Poster Presentation 2024 Australian Marine Sciences Association Annual Meeting combined with NZMSS

Marimba: A Python Framework for FAIR Marine Image Dataset Processing (#706)

Chris Jackett 1 , Kevin Barnard 2 , Nick Mortimer 1 , David Webb 1 , Franzis Althaus 1 , Bec Gorton 1 , Aaron Tyndall 1 , Candice Untiedt 1 , Ben Scoulding 1
  1. CSIRO, Battery Point, TASMANIA, Australia
  2. MBARI, Moss Landing, California, USA

The exploration and monitoring of marine environments are increasingly facilitated by advancements in underwater imaging technologies.

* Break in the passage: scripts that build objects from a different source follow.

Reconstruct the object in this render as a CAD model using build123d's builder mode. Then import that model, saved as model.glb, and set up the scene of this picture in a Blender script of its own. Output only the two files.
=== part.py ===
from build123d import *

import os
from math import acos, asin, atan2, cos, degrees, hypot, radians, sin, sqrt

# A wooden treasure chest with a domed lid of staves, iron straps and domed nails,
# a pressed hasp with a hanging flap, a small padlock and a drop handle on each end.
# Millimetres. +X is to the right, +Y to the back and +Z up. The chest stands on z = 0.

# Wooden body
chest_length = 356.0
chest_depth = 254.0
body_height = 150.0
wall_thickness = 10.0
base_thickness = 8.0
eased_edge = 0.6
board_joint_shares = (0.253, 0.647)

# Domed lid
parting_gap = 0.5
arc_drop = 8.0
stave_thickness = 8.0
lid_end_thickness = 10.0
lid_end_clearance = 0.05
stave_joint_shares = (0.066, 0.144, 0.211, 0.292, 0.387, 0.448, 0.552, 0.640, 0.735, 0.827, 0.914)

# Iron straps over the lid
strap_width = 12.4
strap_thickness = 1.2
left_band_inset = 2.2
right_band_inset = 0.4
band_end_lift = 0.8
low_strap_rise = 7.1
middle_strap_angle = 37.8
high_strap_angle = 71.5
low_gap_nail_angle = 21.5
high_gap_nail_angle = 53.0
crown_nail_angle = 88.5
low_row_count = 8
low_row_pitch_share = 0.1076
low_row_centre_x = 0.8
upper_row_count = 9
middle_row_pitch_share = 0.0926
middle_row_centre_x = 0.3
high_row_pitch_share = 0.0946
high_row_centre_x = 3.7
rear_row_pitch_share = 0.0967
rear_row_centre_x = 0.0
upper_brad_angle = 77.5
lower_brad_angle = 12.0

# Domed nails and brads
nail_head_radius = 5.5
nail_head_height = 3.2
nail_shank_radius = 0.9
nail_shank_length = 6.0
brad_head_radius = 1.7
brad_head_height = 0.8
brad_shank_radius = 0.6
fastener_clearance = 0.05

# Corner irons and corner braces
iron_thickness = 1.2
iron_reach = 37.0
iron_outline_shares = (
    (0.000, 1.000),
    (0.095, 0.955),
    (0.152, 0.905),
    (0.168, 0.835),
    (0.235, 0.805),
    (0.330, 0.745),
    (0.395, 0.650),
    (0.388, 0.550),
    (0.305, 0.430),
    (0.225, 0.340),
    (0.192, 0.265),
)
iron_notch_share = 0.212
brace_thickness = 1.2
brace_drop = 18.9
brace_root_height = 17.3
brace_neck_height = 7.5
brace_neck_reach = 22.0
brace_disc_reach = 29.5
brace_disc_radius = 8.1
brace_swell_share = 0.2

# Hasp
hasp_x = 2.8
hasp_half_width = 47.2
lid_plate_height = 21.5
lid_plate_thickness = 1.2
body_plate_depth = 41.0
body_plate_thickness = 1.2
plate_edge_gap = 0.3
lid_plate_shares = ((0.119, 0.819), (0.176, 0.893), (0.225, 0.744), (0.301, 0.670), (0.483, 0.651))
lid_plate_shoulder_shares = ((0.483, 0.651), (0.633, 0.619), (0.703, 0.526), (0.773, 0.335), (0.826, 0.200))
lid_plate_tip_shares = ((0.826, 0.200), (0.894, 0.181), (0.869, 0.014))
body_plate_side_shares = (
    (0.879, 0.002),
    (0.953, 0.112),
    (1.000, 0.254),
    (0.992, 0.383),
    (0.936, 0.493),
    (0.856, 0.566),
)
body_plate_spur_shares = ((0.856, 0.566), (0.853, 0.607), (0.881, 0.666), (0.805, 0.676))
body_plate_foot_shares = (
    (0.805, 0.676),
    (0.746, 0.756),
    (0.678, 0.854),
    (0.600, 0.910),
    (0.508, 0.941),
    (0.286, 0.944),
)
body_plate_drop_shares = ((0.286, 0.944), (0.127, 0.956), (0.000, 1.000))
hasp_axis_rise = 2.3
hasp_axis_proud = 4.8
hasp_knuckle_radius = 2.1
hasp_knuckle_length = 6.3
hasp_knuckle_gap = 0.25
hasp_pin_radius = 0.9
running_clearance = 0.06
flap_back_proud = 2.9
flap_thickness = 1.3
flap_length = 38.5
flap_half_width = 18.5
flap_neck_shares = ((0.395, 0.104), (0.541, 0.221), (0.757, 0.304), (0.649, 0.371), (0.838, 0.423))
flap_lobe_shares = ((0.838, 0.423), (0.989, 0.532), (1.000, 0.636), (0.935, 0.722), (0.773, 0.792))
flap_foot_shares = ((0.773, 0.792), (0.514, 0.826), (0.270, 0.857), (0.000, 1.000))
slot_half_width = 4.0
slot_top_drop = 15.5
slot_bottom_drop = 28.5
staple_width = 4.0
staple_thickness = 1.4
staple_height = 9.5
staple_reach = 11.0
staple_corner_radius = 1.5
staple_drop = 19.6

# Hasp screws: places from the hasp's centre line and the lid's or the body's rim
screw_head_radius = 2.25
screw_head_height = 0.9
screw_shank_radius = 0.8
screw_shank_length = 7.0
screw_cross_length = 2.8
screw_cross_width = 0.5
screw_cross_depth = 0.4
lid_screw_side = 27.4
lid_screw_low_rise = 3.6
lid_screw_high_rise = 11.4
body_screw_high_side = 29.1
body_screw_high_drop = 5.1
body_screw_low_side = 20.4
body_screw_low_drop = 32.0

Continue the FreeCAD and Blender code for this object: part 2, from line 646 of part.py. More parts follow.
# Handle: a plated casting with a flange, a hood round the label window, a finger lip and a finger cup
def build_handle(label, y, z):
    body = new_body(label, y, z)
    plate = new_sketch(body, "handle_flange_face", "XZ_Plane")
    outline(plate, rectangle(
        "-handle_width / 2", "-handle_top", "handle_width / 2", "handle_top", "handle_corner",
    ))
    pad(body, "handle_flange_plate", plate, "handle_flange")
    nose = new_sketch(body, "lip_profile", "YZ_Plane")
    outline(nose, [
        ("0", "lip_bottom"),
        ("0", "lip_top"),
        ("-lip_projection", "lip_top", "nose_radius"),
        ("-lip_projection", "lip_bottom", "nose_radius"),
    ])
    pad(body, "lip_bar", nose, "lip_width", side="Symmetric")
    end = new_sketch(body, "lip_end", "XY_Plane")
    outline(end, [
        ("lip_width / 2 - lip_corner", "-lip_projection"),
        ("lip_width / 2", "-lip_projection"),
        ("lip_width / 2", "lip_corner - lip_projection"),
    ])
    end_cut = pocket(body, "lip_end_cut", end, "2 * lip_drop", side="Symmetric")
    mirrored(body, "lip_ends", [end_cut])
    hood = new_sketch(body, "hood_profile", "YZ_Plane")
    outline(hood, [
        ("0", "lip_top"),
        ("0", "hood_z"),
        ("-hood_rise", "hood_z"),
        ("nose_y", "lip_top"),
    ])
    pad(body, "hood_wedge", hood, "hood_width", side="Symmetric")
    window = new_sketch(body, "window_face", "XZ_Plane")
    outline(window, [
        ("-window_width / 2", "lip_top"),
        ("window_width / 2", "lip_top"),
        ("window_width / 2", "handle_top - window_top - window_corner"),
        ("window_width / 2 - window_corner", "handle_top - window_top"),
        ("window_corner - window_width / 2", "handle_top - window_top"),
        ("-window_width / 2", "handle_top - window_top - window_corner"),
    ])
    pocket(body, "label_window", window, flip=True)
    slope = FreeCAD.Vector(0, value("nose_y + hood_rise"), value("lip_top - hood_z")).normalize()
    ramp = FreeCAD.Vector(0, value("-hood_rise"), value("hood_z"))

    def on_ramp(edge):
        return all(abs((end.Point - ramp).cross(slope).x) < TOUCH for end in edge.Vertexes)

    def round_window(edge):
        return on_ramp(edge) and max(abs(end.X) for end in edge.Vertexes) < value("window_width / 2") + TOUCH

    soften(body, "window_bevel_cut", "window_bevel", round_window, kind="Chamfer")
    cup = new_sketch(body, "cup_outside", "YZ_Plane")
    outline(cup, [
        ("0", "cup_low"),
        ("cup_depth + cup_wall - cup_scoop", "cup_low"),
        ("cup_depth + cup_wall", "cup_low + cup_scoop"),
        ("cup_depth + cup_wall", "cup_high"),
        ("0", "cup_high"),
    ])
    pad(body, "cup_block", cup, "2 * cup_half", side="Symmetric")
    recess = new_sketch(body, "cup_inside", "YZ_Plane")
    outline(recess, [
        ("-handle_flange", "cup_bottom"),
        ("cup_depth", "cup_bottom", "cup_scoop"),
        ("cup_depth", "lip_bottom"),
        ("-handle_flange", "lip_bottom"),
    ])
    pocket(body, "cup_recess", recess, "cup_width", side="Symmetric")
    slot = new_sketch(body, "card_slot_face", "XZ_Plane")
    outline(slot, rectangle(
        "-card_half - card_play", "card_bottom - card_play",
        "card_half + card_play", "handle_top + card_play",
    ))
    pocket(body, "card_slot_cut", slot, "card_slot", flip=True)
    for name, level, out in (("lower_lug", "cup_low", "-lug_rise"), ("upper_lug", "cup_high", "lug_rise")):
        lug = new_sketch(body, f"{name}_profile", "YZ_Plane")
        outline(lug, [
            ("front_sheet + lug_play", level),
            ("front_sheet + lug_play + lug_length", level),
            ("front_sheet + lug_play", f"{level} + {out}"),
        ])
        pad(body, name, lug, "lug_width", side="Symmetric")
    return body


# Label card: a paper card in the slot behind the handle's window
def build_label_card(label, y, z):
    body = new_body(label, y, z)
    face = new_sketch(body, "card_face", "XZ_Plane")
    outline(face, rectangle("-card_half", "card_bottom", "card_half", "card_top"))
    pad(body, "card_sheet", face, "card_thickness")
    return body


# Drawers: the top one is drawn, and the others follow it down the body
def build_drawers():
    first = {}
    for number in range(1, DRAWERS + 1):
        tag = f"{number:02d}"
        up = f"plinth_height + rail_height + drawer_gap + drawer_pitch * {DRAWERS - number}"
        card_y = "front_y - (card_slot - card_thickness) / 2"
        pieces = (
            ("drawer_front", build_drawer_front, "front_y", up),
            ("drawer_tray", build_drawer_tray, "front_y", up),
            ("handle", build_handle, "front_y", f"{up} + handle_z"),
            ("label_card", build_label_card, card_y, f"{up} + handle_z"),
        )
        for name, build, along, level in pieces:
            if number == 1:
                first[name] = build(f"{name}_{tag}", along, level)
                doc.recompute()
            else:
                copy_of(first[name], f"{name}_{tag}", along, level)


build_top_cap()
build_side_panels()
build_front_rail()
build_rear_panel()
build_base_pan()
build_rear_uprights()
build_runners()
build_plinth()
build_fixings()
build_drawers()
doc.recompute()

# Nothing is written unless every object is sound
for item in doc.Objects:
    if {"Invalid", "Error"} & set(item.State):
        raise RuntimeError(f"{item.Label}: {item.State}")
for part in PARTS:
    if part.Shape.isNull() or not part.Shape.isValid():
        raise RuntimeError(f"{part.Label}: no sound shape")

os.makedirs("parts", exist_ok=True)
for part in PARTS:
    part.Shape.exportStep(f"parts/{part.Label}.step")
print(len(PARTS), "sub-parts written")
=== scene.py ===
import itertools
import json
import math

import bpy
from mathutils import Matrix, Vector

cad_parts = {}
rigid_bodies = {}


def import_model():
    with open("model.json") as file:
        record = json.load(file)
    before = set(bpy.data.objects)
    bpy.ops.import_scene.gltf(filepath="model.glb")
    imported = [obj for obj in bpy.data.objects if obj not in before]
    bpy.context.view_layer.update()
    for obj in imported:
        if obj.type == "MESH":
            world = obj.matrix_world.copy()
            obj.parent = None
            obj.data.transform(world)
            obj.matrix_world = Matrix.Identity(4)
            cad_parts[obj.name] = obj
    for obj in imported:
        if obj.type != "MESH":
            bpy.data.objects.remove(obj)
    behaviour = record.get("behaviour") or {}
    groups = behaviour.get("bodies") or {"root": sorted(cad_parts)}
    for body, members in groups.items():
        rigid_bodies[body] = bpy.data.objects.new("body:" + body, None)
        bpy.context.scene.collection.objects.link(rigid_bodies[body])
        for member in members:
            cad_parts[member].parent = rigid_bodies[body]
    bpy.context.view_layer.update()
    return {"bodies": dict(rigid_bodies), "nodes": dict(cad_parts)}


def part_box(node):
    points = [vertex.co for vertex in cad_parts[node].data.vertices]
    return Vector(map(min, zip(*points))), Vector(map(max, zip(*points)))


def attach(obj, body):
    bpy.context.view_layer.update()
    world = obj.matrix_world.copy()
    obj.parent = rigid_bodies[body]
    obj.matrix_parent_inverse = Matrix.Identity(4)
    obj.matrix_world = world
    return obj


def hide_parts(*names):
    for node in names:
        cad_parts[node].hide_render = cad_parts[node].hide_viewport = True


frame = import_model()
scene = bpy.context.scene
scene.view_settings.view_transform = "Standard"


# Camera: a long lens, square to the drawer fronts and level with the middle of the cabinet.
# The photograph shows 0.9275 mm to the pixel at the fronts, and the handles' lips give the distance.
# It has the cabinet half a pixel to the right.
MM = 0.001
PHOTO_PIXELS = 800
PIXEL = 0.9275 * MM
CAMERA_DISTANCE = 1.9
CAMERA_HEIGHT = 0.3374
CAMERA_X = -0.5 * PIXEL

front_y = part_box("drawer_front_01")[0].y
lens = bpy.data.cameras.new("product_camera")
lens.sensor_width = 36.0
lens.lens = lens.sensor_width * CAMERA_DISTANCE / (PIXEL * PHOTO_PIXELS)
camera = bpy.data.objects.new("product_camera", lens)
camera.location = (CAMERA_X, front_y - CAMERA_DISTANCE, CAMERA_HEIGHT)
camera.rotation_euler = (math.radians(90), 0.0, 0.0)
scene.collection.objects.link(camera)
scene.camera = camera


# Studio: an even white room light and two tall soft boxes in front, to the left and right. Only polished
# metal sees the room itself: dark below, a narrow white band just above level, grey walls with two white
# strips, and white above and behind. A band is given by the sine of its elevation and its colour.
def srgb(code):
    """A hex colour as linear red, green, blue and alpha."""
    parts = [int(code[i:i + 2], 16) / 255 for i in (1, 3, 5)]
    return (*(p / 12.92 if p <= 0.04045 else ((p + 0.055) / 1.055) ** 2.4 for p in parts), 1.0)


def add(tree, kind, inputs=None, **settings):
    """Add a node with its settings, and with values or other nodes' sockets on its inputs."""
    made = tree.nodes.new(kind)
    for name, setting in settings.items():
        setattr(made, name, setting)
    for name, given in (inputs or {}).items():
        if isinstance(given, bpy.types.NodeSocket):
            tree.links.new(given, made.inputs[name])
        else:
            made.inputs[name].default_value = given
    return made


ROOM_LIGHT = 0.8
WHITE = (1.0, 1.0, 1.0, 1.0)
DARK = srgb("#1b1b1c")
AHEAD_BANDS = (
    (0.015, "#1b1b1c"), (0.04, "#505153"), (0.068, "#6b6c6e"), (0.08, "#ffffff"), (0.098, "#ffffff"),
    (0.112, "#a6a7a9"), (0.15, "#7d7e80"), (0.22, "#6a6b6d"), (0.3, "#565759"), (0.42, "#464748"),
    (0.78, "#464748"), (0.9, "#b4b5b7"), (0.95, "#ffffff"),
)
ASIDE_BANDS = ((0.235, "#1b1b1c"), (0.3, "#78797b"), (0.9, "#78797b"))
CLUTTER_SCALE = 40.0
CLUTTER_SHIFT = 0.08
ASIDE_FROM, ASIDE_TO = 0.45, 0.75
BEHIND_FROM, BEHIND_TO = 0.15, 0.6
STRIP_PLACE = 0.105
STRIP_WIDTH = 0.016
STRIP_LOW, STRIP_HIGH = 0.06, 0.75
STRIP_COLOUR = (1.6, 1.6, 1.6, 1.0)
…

However, the vast and growing volumes of captured image data pose significant challenges in terms of data management, processing, standardisation and dissemination. Collaboratively developed by CSIRO and MBARI, Marimba is a Python framework designed for the processing and FAIR-isation of marine image datasets. Marimba offers a robust CLI and API that provides flexible user interaction and scriptability for scientific imaging projects. It introduces three core constructs: Project, Pipeline, and Collection, to standardise the management, processing, and distribution of FAIR-compliant marine image datasets. Projects encapsulate the processing workflow; Pipelines provide isolated environments for data processing stages; Collections group data for pipeline processing. Marimba supports project structuring, file and metadata management, compliance with the iFDO standard, and provides a standard library for common image and video processing capabilities by leveraging additional libraries. Dataset packaging features include comprehensive processing logs that capture the full dataset processing provenance, file manifest generation, and dataset statistics summaries. For dataset distribution, Marimba supports uploading to S3 buckets, managing the entire lifecycle of marine image dataset processing and sharing, in alignment with FAIR principles.